Dear Graduates, Faculty, Families, Board of Education Members and Mr. Mayor,
I would like to welcome you all on this warm June evening as we celebrate the 2009 Commencement.
In Ukraine, where I grew up, on graduation night the school bell would ring one last time during the commencement ceremony. Although students heard this bell daily warning them to go to class, go to lunch, move to the next class, or go home, this final time the bell would wail a somber farewell. So when I walked through the hallways of BHS on the last day of finals, as the remaining few students jolted out of the building, and the loose leaf notes, old textbooks, forgotten sweatshirts littered the floor, I couldn’t help but wonder what these halls have seen?
They have seen you as shy and timid freshmen enter the building with massive book-bags shuffling quickly from class to class. They have seen you come back as sophomores with a few mistakes made, a few lessons learned. As juniors these hallways witnessed you peaking into the world that awaited, filled with due dates, responsibilities, hurt, love, awareness, compassion, forgiveness, and of course tests, on paper and in life. Finally, your last year as you confidently strolled the halls of your school, they looked back on you with a familiar admiration. Everyday they heard of your future destinations: Berkley, MIT, Delaware, Rutgers, Montclair, Marines, and many others. They have watched you grow, mature, and now leave the comfort of their watch to carve your own path. We will all remember you, what will you take away from BHS?

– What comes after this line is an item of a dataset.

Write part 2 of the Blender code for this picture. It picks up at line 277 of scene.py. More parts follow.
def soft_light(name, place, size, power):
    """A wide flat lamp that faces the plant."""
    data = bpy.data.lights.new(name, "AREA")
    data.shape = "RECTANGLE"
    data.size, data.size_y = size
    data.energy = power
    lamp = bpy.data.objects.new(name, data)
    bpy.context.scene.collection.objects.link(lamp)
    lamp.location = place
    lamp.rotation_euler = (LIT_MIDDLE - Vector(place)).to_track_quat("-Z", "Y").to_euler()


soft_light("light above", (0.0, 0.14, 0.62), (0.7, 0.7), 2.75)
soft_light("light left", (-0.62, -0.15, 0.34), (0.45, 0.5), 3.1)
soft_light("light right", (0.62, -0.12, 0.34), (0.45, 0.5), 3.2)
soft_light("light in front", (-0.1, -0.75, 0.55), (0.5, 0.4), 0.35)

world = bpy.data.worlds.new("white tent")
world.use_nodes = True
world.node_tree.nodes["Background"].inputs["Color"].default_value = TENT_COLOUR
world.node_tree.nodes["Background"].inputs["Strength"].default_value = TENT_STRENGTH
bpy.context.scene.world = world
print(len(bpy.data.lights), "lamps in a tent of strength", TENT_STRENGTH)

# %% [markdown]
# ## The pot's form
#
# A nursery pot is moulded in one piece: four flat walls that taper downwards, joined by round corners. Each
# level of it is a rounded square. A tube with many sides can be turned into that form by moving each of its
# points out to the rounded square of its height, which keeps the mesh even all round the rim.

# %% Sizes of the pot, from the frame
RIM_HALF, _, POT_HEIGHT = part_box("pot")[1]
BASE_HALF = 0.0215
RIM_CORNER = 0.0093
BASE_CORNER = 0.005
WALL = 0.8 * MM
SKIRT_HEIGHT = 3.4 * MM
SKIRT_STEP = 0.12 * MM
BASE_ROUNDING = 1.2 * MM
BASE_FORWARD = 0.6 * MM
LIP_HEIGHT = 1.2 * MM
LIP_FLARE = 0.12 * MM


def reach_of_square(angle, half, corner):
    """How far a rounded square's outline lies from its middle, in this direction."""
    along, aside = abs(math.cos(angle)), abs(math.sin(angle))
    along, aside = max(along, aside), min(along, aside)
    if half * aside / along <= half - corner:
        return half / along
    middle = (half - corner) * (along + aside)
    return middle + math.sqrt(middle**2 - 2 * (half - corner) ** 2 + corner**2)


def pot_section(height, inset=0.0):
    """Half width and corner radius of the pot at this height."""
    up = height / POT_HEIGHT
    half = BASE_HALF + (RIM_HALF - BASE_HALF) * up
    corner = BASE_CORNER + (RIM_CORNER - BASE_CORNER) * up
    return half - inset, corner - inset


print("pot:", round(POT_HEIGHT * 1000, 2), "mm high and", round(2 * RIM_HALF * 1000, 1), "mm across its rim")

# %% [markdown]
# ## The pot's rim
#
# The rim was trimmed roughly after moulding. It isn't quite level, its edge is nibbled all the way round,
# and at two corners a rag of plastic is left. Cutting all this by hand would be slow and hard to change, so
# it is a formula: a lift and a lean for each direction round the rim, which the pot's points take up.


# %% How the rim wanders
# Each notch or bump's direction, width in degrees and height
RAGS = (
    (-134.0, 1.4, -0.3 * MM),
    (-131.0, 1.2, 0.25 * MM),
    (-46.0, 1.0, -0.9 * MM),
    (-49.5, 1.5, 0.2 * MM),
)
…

Perhaps you will not remember that quadratic equation, or the 21 comma rules, or the atomic number for plutonium. What you will remember are the friends, teachers, teammates, coaches, guidance counselors, and anyone who has shaped you in any way through these four years. Take with you the academic knowledge you have acquired, the ability to think, solve problems, and communicate, ability to be kind, compassionate, and accepting of others.

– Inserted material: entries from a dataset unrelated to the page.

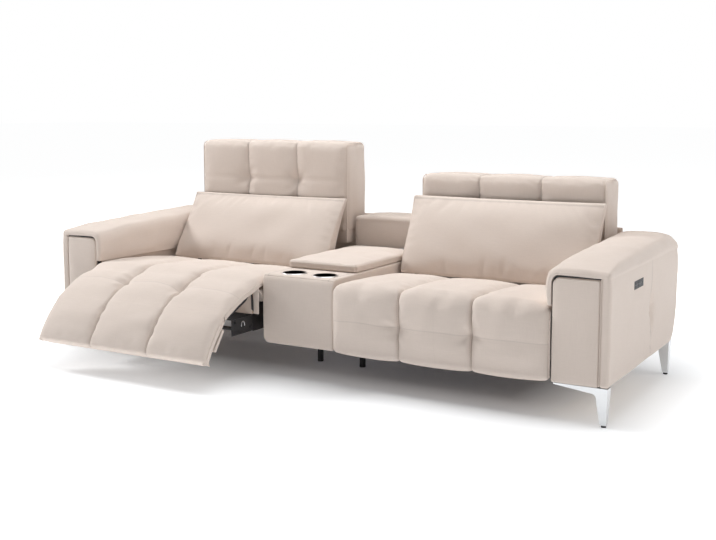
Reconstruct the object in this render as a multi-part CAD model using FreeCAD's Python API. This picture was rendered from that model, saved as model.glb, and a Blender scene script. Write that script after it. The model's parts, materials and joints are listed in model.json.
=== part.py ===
"""Two-seat power recliner sofa with a fixed console between the seats.

Millimetres, +X to the sitter's left (the viewer's right), +Y to the back, +Z up from the floor.
The right-hand seat is stored closed with its headrest down. The left-hand seat is stored
reclined, with its footrest out and its headrest up.
Every moving piece is drawn closed on the right-hand side, then mirrored and moved for the left.
"""
import FreeCAD, Part
import math
import os

from FreeCAD import Vector

os.makedirs("parts", exist_ok=True)

# Overall sizes
WIDTH = 2600.0
ARM_WIDTH = 212.0
CONSOLE_WIDTH = 342.0
BOTTOM = 140.0
GAP = 2.0
SEAT_REST = 0.3
RUNNING = 0.06

# Arms
ARM_DEPTH = 968.0
ARM_SPLIT_Z = 528.0
ARM_FRONT_THICK = 36.0
ARM_SIDE_THICK = 36.0
ARM_BOARD = 18.0
REAR_WRAP = 180.0
ARM_TOP_FRONT = 547.0
ARM_TOP_REAR = 599.0
WRAP_THICK = 22.0
WRAP_LOW_Z = 425.0
SLIT = 3.0
PANEL_CORNER = 28.0

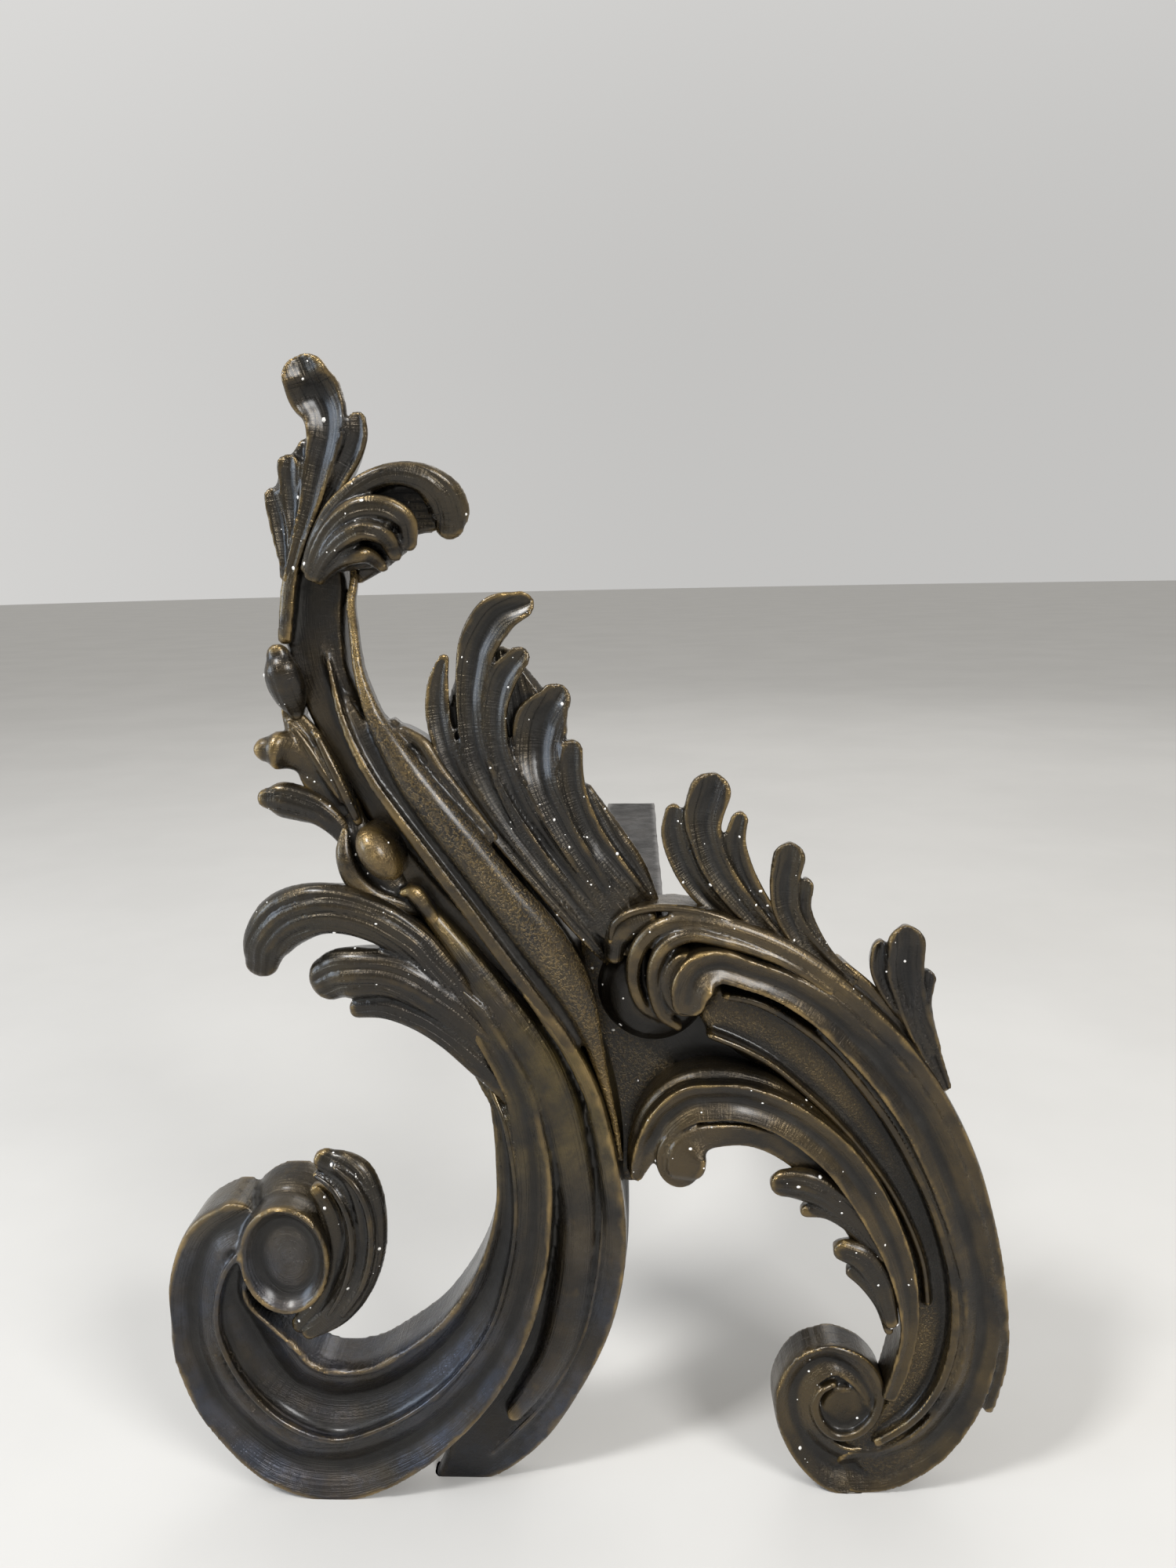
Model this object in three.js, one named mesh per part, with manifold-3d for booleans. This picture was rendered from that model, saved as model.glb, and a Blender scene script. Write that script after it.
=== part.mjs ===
// Cast bronze andiron in the rocaille style, with its iron log bar behind it.
// Millimetres, +Z up. The front lies in the XZ plane and faces -Y; the bar runs back along +Y.
import * as THREE from 'three';
import { mergeVertices } from 'three/addons/utils/BufferGeometryUtils.js';
import Module from 'manifold-3d';

const wasm = await Module();
wasm.setup();

// ---------- driving sizes ----------
const CLEARANCE = 0.3; // joint left between neighbouring castings
const STEP_LENGTH = 8; // longest facet along a moulding
const ROUND_SIDES = 14; // facets round a boss
const FOOT_FLAT = 1; // height filed off the castings where they stand

const SHELL_WALL = 2.4; // wall left when a scroll is hollowed from behind
const BOSS_WIDTH = 26; // rear boss that carries the bar
const BOSS_MARGIN = 1.5; // boss beyond the bar's flange, above and below
const BOSS_BACK_Y = 17;

const BAR_CENTRE_X = -1.8;
const BAR_WIDTH = 18;
const BAR_THICKNESS = 10;
const BAR_TOP_Z = 90;
const BAR_REAR_Y = 253; // rear face of the bent leg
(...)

All this you will need to enter the ever-changing 21st century world, where LOL replaces real laughter, where you can break up on a text message and where you are likely to never physically write and send a letter in the mail. While some of you will be businessmen, doctors, lawyers, engineers, artists, scientists, teachers, there are graduates in this crowd who will become search engine optimizers, green architects, or anti-hacking security specialists. You are the generation that will lead our world. As president Obama put it, “If you're walking down the right path and you're willing to keep walking, eventually you'll make progress.”
Whatever path you chose, remember the hallways of BHS and the last bell sending you off on an endless adventure we call life.
Congratulations and best of luck in your bright future!